Um primeiro problema, à partida muito complexo, perigoso até, é a visão estupidificante que resulta, por exemplo, em processos eleitorais onde vencem os que vendem essa tese (como é o caso de Trump nos EUA). É, infelizmente muito comum, entre demagogos e saudosos das ditaduras.

Trata-se de considerar a classe política como algo de que é possível prescindirmos. Porque abre caminho aos que, dizendo-se apolíticos, acabam por conseguir sobrepor-se às próprias instituições democráticas, tomando o poder pela via de um voto inconsciente, manipulado, não assente em fundamentos claros e aproveitando a vaga alimentada pela ignorância, pelas mentiras tornadas verdades e pelo lixo que prolifera em grande parte das mentes que vagueiam pelas redes sociais.

Um segundo problema, tem a ver com uma concentração exclusiva nos escândalos e nos processos mediáticos, normalmente ligados à corrupção, centrando-se aí todas as atenções e deixando passar a léguas o que podemos chamar de exercício de más políticas. Fica meio mundo a gritar pela necessidade da transparência (o que não deve ser abandonado, é claro) mas, como escreve Daniel Innerarity, "não nos perguntamos se estamos a olhar para onde é preciso olhar ou apenas para onde nos deixam olhar, ao mesmo tempo que nos convertemos em meros espectadores".

Assim, esquecemo-nos que nós próprios, enquanto seres humanos, nos criamos através da nossa actividade, do nosso trabalho. E como seres conscientes que somos (ou que devíamos ser...) integramos a imensa multidão que participa no desenvolvimento da sociedade, nos seus vários domínios.

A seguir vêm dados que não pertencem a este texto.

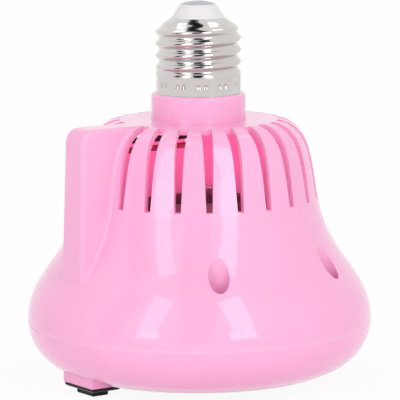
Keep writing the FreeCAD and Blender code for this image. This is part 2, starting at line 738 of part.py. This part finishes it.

Um terceiro aspecto, que nos parece ser também fundamental, é estar assente na cabeça da maioria das pessoas de que qualquer processo político não é um tema que diz respeito a todos, empurrando-o, comodamente para os políticos e os que se auto-denominam ou são assim denominados: "especialistas".

Há muitos outros temas adjacentes ao problema fundamental, mas não temos espaço suficiente para tal. Estes três, por nós levantados, abrem caminho a muitos outros, que os interessados e estudiosos - infelizmente ainda muito poucos - têm a obrigação cívica e patriótica de estudar, de aprofundar e de participar na sua solução.

Nenhum país se esgota no seu sistema partidário. Como qualquer país necessita desse mesmo sistema partidário. Como qualquer cidadão deve participar, pelos imensos caminhos que tem à sua disposição, influenciando os sistemas que tanto critica, mas em relação aos quais, não age nem reage. Por comodismo, por ignorância, por não conseguir perceber que não é o sistema partidário, ou indo mais longe, o sistema político que, sozinho, vai resolver os problemas.

A sociedade tem de estar presente de forma a que juntos, não deixem desaparecer a vertente representativa da democracia. E essa participação da sociedade pode exprimir-se de tantas formas quantos são os cidadãos disponíveis para a exercer. O exercício de cidadania a isso obriga, se nos recusamos a integrar o exército dos que se limitam a uma permanente qualificação negativa, à crítica de tudo o que se passa à sua volta só pela crítica, sem que nos sintamos no dever de participar de algum modo no mundo em que vivemos e no país que é nosso.

É verdade que os movimentos sociais, uma das grandes novidades políticas dos últimos anos, introduziram novas formas de intervenção e de participação na vida colectiva. E de alguma forma, podem, quando sérios, organizados e convertidos a princípios democráticos e progressistas, forçar de alguma maneira a que as estruturas partidárias sejam forçadas a enriquecer a sua vida interna, o seu debate intra-muros, sem lógicas mediáticas mas realmente políticas, de acordo com a ideologia que adoptam. Porém, não se devem confundir. Os movimentos sociais não podem substituir os partidos políticos. Podem, em último caso, evoluir para partidos que se enquadrem na luta política. Mas continuam a ser os partidos políticos o eixo central de todas as movimentações sociais.